* Start Material provided *

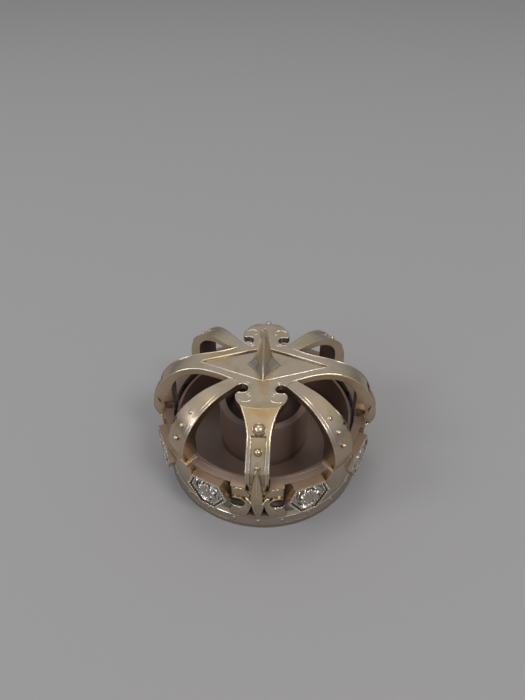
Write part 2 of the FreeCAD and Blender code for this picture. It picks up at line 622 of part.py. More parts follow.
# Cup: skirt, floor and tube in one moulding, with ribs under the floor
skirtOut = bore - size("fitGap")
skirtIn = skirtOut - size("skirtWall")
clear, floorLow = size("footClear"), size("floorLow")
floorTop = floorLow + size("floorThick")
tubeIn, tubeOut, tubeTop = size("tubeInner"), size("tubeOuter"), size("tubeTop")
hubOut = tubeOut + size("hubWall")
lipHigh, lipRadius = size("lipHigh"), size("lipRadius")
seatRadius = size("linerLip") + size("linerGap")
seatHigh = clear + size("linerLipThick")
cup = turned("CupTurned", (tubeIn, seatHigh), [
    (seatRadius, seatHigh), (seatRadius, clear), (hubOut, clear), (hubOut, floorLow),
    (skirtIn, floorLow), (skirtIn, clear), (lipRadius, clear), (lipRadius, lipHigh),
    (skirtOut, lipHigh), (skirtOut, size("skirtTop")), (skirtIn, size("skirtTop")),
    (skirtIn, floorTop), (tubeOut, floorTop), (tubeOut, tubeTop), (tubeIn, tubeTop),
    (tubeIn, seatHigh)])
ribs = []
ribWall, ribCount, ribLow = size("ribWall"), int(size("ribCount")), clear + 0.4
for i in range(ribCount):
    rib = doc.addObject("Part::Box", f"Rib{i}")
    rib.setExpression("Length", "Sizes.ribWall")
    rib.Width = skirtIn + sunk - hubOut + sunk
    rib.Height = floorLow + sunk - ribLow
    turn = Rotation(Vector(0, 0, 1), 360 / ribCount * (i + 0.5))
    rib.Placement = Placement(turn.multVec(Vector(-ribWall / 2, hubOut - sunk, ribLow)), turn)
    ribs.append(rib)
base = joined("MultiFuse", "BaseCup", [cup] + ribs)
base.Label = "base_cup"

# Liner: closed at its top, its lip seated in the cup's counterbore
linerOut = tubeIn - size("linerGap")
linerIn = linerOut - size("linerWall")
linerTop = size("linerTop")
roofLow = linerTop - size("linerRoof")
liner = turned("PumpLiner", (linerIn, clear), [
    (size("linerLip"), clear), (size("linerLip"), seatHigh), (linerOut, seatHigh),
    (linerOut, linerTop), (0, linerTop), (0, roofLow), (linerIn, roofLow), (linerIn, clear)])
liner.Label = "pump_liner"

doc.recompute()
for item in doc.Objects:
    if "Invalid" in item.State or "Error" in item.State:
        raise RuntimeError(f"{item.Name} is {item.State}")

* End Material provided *

* Written instruction *
Write out the entire listing exactly.

* Full solution *
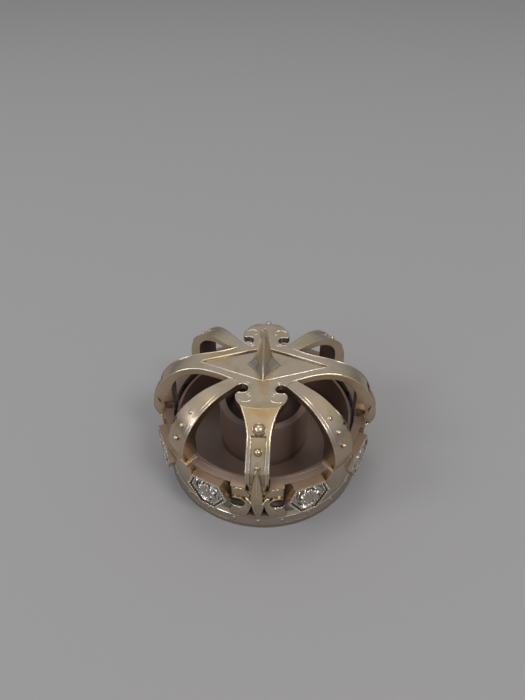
Write part 2 of the FreeCAD and Blender code for this picture. It picks up at line 622 of part.py. More parts follow.
# Cup: skirt, floor and tube in one moulding, with ribs under the floor
skirtOut = bore - size("fitGap")
skirtIn = skirtOut - size("skirtWall")
clear, floorLow = size("footClear"), size("floorLow")
floorTop = floorLow + size("floorThick")
tubeIn, tubeOut, tubeTop = size("tubeInner"), size("tubeOuter"), size("tubeTop")
hubOut = tubeOut + size("hubWall")
lipHigh, lipRadius = size("lipHigh"), size("lipRadius")
seatRadius = size("linerLip") + size("linerGap")
seatHigh = clear + size("linerLipThick")
cup = turned("CupTurned", (tubeIn, seatHigh), [
    (seatRadius, seatHigh), (seatRadius, clear), (hubOut, clear), (hubOut, floorLow),
    (skirtIn, floorLow), (skirtIn, clear), (lipRadius, clear), (lipRadius, lipHigh),
    (skirtOut, lipHigh), (skirtOut, size("skirtTop")), (skirtIn, size("skirtTop")),
    (skirtIn, floorTop), (tubeOut, floorTop), (tubeOut, tubeTop), (tubeIn, tubeTop),
    (tubeIn, seatHigh)])
ribs = []
ribWall, ribCount, ribLow = size("ribWall"), int(size("ribCount")), clear + 0.4
for i in range(ribCount):
    rib = doc.addObject("Part::Box", f"Rib{i}")
    rib.setExpression("Length", "Sizes.ribWall")
    rib.Width = skirtIn + sunk - hubOut + sunk
    rib.Height = floorLow + sunk - ribLow
    turn = Rotation(Vector(0, 0, 1), 360 / ribCount * (i + 0.5))
    rib.Placement = Placement(turn.multVec(Vector(-ribWall / 2, hubOut - sunk, ribLow)), turn)
    ribs.append(rib)
base = joined("MultiFuse", "BaseCup", [cup] + ribs)
base.Label = "base_cup"

# Liner: closed at its top, its lip seated in the cup's counterbore
linerOut = tubeIn - size("linerGap")
linerIn = linerOut - size("linerWall")
linerTop = size("linerTop")
roofLow = linerTop - size("linerRoof")
liner = turned("PumpLiner", (linerIn, clear), [
    (size("linerLip"), clear), (size("linerLip"), seatHigh), (linerOut, seatHigh),
    (linerOut, linerTop), (0, linerTop), (0, roofLow), (linerIn, roofLow), (linerIn, clear)])
liner.Label = "pump_liner"

doc.recompute()
for item in doc.Objects:
    if "Invalid" in item.State or "Error" in item.State:
        raise RuntimeError(f"{item.Name} is {item.State}")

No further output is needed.